The input:
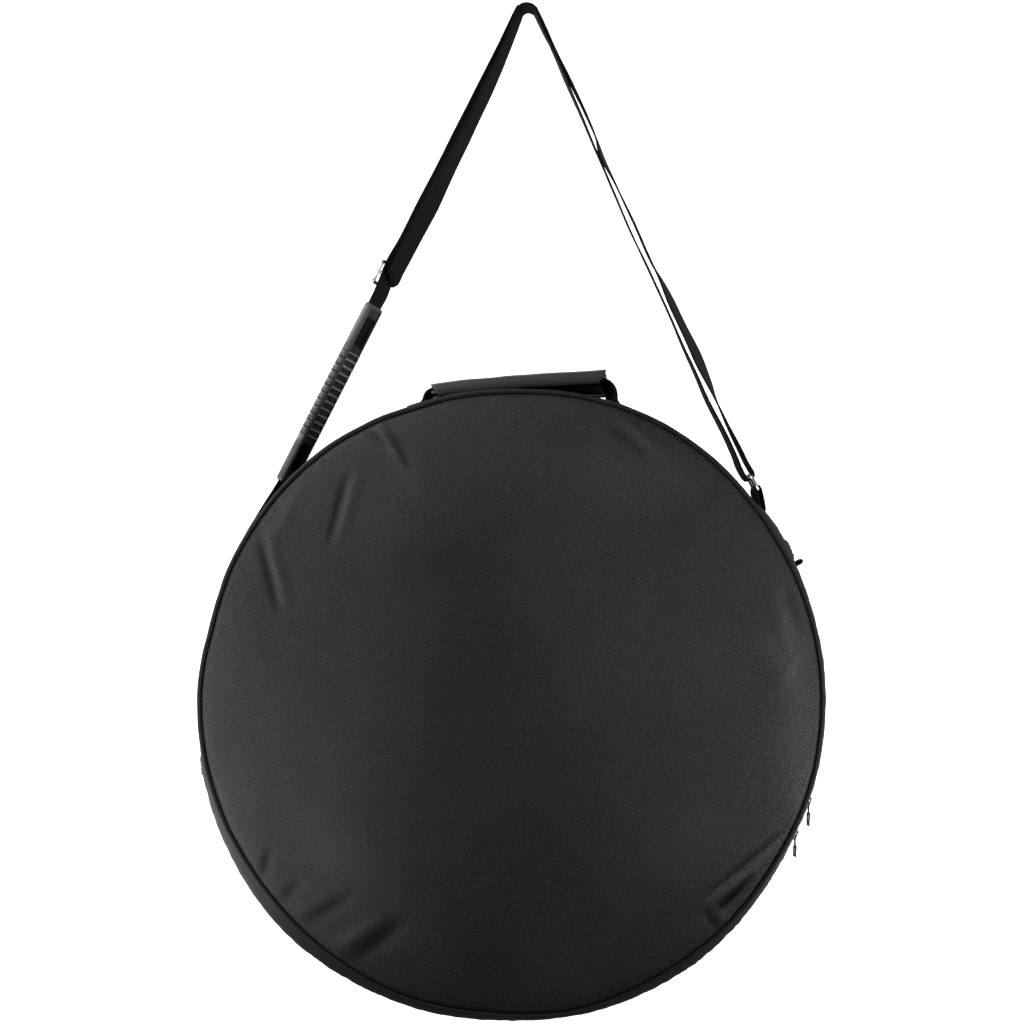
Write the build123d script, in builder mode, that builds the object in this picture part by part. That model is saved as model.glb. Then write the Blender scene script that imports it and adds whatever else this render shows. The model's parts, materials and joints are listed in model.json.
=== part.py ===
"""Round padded carrying bag for a 50 cm tam-tam gong, with the gong inside it.

Frame: +Z up, +X to the right as seen from the front, the front faces -Y.
The origin is the centre of the back panel's flat outer face.
Distances called depth are measured from that face towards the front.
"""
from build123d import *
from math import acos, asin, atan2, cos, degrees, hypot, radians, sin
import os

os.makedirs("parts", exist_ok=True)

# ---- driving dimensions of the bag (mm, degrees) ----
bag_depth = 70                # back face to front face
panel_radius = 259            # seam between a panel and its piping
piping_radius = 2.5
piping_ring = 261.8           # centre line of the piping
gusset_radius = 261           # outside of the side wall
cloth = 1.0                   # woven cover
lining = 0.6
panel_foam = 6
panel_foam_radius = 254.5
gusset_foam = 4.5
mid_depth = bag_depth / 2
seam_depth = 2 * piping_radius          # where the side wall meets the piping

# ---- zip opening ----
zip_end_right = 26            # angle round the bag, from +X towards +Z
zip_end_left = 194.5
fold_gap = 0.3                # between the bag and its flap along the fold
tape = 0.8
coil_height = 2.4
coil_width = 2.6
coil_channel = 1.4            # between the two rows
strip_gap = 6                 # each side of the zip's middle, left open by the cover
foam_gap = 9
foam_edge = 3                 # between a seam and the side wall's foam
slider_clear = 0.8
plate = 1.2

# ---- sliders and pulls ----
slider_angle_upper = -19
slider_angle_lower = -25.5
slider_length = 11
slider_width = 10
post_thickness = 0.8
bridge_length = 8
bridge_height = 3.2
bridge_width = 2
bridge_hole_length = 5.2
bridge_hole_height = 1.7
bridge_sill = 0.5             # under the bridge's hole
pull_width = 7
pull_thickness = 1.0
pull_length = 11
window_width = 3.2
window_length = 5.5
pull_bar = 1.2
ribbon_upper_length = 12
ribbon_lower_length = 17
ribbon_slot_height = -8.6     # middle of the slot, below the hinge
ribbon_slot = 1.4
ribbon_width = 4.4
ribbon_layer = 0.7
ribbon_slot_ease = 0.6        # slot longer than the ribbon is wide
ribbon_bar_ease = 0.1

# ---- gong ----
gong_radius = 250
gong_thickness = 2.2
gong_front_depth = 50
gong_rim = 28
gong_corner = 6
cord_hole_radius = 4
cord_hole_spacing = 110
cord_hole_ring = 238

# ---- strap ----
web_width = 30
web = 1.6
apex = (13.2, 576.6)          # centre of the bend at the top, in x and z
apex_radius = 14              # outside of the outer layer
swing_height = 181            # height of the axis the bag swings on
ring_bar = (207, swing_height)
ring_wire = 3.5
ring_height = 12              # between the two bar centre lines
ring_width = 36               # between the two side wire centre lines
ring_corner = 3.5
left_end = (-194.7, 173.8)    # where the webbing's line meets the side wall
web_end_gap = 10              # bare length between the side wall and the webbing
tab_width = 25
tab_slot = (4.4, 9.2)
tab_foot = (44, 34)           # length on the side wall, and how far in it is cut from
tab_lean = 4                  # degrees between the tab's foot and the ring's direction
tab_neck = 40
slot_flat = 0.05              # keeps a flat between a slot's two rounded ends
wrap_clear = 0.15             # between webbing and the wire it goes round
patch = 1.6

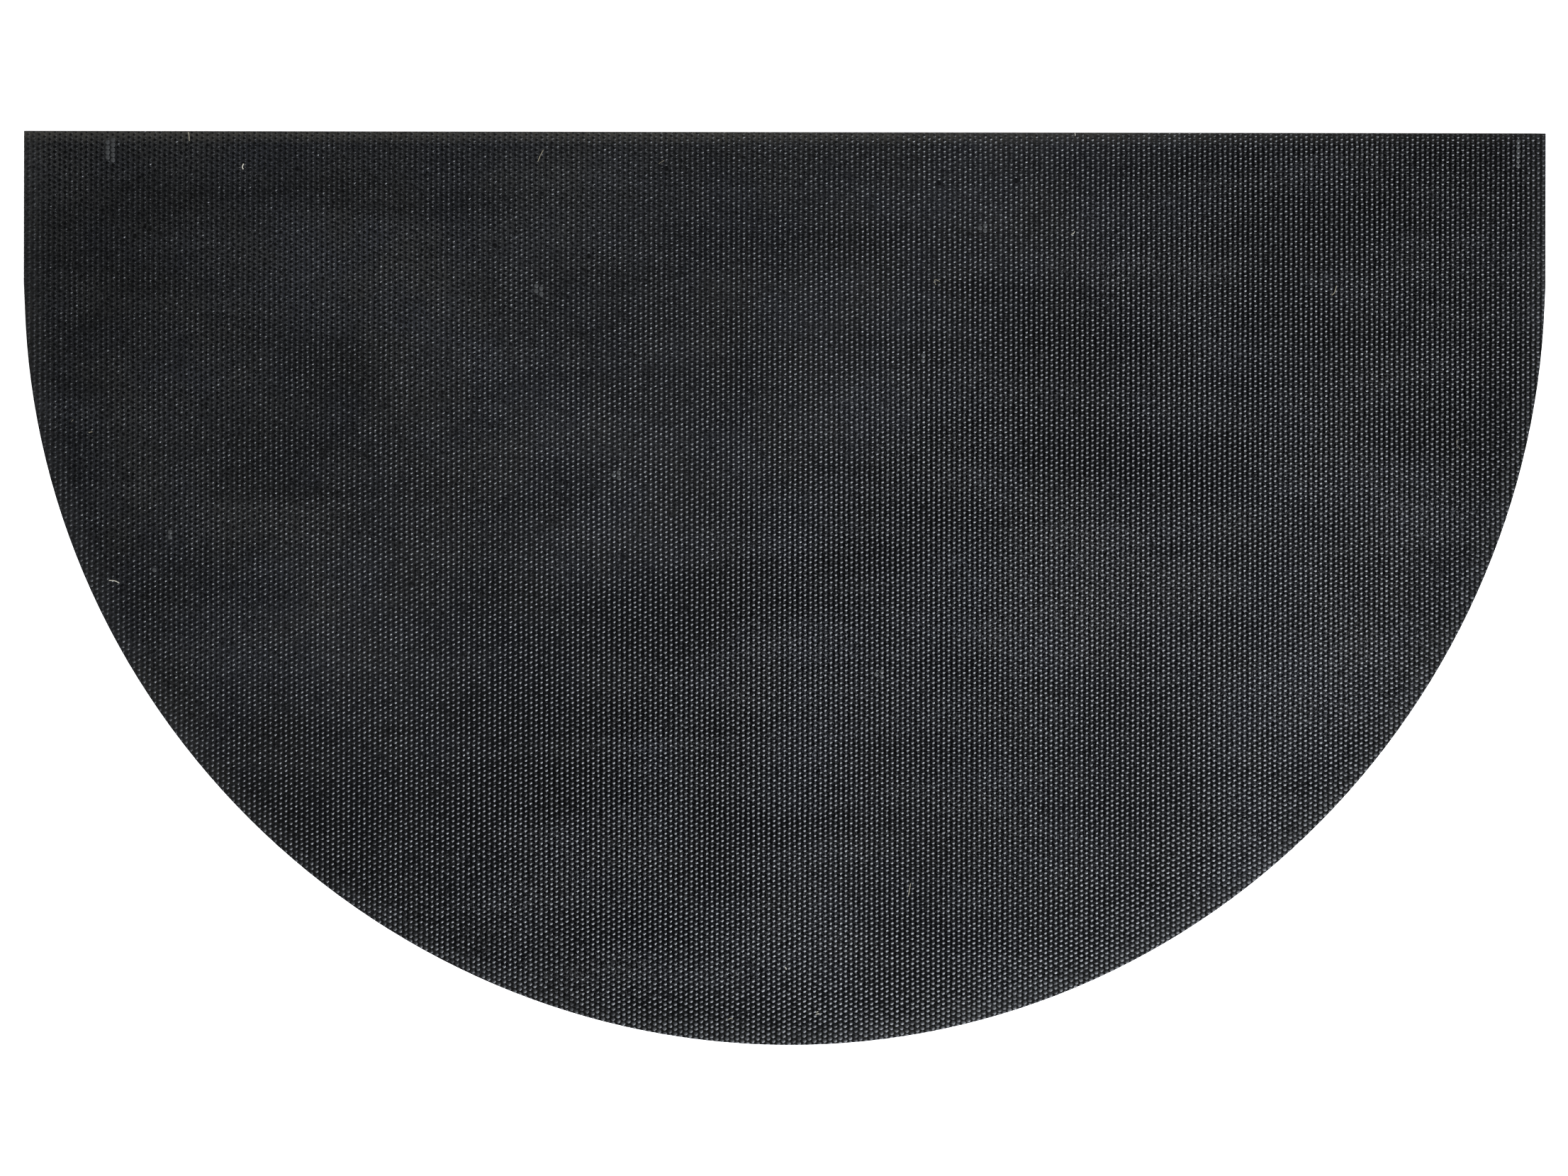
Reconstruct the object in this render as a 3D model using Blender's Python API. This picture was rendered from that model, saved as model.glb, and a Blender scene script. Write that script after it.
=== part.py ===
"""Half-round coir doormat, lying coir side down with its moulded backing up.

Units are metres and +Z is up. The origin is the middle of the mat's box, on the surface that the
pile tips touch. +Y points to the straight edge, and +Z out of the backing.
"""
from math import cos, radians, sin

import bmesh
import bpy

# Driving dimensions of the mat
WIDTH = 0.750
DEPTH = 0.450
THICKNESS = 0.015
BACKING_THICKNESS = 0.0023
CLEARANCE = 0.0003

# The rim is a straight cut at the door, a short straight cut down each side, and one long arc
SIDE_LENGTH = 0.075
ARC_STEPS = 120
ARC_CENTRE_X = 0.0005
ARC_RADIUS = 0.3742

# A hand knife cut the arc, so its radius wanders by about a millimetre, in slow waves
WANDER = 0.0010
WANDER_WAVES = 3.5
WANDER_PEAK = radians(79)


def clear_scene():
    for thing in list(bpy.data.objects):
        bpy.data.objects.remove(thing, do_unlink=True)


def arc_radius(turn):
    """How far the cut is from the arc's centre, turn radians down from its right end."""
    return ARC_RADIUS + WANDER * cos(WANDER_WAVES * (turn - WANDER_PEAK))


def arc_points():
    """The arc from its right end, through the crown at the front, to its left end."""
    centre_y = DEPTH / 2 - SIDE_LENGTH
    points = []
    for step in range(1, ARC_STEPS):
        turn = radians(180.0 * step / ARC_STEPS)
        radius = arc_radius(turn)
        points.append((ARC_CENTRE_X + radius * cos(turn), centre_y - radius * sin(turn)))
    return points


def rim_points():
    """The whole rim, clockwise as seen from above, starting at the right-hand corner."""
    half_width = WIDTH / 2
    edge_y = DEPTH / 2
    arc_y = edge_y - SIDE_LENGTH
    right = [(half_width, edge_y), (half_width, arc_y)]
    left = [(-half_width, arc_y), (-half_width, edge_y)]
    return right + arc_points() + left


def slab(name, bottom, top, material):
    """A closed solid with the mat's rim, between two heights."""
    mesh = bmesh.new()
    rim = [mesh.verts.new((x, y, bottom)) for x, y in rim_points()]
    floor_face = mesh.faces.new(rim)
    lifted = bmesh.ops.extrude_face_region(mesh, geom=[floor_face], use_keep_orig=True)
    raised = [item for item in lifted["geom"] if isinstance(item, bmesh.types.BMVert)]
    bmesh.ops.translate(mesh, verts=raised, vec=(0.0, 0.0, top - bottom))
    bmesh.ops.recalc_face_normals(mesh, faces=mesh.faces)
    data = bpy.data.meshes.new(name)
    mesh.to_mesh(data)
    mesh.free()
    data.materials.append(material)
    solid = bpy.data.objects.new(name, data)
    bpy.context.scene.collection.objects.link(solid)
    return solid


def finish(name, colour, roughness):
    """A plain non-metal material."""
    material = bpy.data.materials.new(name)
    material.use_nodes = True
    shader = material.node_tree.nodes["Principled BSDF"]
    shader.inputs["Base Color"].default_value = (*colour, 1.0)
    shader.inputs["Roughness"].default_value = roughness
    shader.inputs["Metallic"].default_value = 0.0
    return material


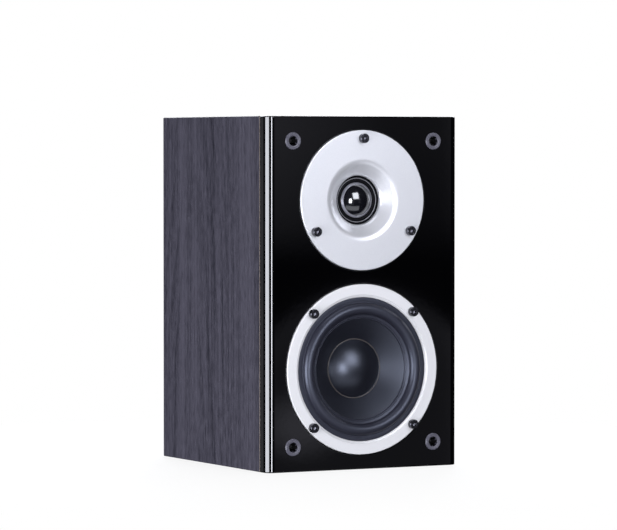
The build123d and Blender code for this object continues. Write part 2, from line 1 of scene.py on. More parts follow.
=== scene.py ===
import json
import math
import bpy
import numpy as np
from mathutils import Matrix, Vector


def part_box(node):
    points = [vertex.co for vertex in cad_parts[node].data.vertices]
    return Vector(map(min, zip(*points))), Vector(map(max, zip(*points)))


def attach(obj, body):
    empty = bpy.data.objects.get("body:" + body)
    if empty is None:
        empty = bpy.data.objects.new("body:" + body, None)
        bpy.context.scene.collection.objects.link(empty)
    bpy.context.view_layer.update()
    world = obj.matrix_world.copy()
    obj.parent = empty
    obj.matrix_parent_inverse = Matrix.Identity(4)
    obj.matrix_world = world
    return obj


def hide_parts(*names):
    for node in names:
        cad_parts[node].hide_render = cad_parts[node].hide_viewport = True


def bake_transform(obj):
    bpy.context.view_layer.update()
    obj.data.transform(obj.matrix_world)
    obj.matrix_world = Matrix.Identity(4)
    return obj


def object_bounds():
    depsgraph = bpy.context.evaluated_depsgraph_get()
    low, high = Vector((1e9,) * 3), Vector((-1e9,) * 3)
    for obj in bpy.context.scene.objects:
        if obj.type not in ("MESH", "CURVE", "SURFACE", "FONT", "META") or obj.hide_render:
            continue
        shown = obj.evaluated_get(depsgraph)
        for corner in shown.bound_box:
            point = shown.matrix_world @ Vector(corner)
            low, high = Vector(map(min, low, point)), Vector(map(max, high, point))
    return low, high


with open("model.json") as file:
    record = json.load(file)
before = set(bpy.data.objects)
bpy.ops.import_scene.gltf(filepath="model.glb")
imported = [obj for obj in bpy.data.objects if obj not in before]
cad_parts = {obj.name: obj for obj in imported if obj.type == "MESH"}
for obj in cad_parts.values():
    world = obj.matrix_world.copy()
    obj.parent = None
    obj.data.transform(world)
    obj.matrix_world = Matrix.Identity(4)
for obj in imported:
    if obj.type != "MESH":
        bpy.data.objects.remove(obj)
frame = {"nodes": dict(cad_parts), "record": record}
bpy.context.view_layer.update()
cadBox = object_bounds()
mm = 0.001
print("stage: frame loaded")


class Wire:
    # a node's output; arithmetic on wires adds the Math nodes that work it out
    def __init__(self, nodes, socket):
        self.nodes, self.socket = nodes, socket

    def math(self, operation, *values):
        return self.nodes.node("ShaderNodeMath", {"operation": operation}, dict(enumerate(values)))

    def __add__(self, other):
        return self.math("ADD", self, other)

    __radd__ = __add__

    def __mul__(self, other):
        return self.math("MULTIPLY", self, other)

    __rmul__ = __mul__

    def __sub__(self, other):
        return self.math("SUBTRACT", self, other)

    def __rsub__(self, other):
        return self.math("SUBTRACT", other, self)

    def __truediv__(self, other):
        return self.math("DIVIDE", self, other)

    def __rtruediv__(self, other):
        return self.math("DIVIDE", other, self)

    def __pow__(self, other):
        return self.math("POWER", self, other)

    def __rpow__(self, other):
        return self.math("POWER", other, self)

    def sine(self):
        return self.math("SINE", self)

    def fraction(self):
        return self.math("FRACT", self)

    def below(self, limit):
        return self.math("LESS_THAN", self, limit)


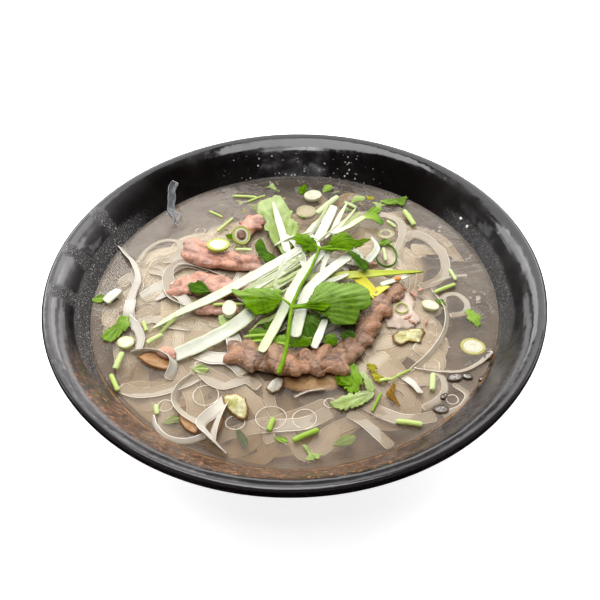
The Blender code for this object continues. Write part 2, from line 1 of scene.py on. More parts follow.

Required work:
From the listing above, pick out each line where the word "high" appears.

Result of the task:
    low, high = Vector((1e9,) * 3), Vector((-1e9,) * 3)
            low, high = Vector(map(min, low, point)), Vector(map(max, high, point))
    return low, high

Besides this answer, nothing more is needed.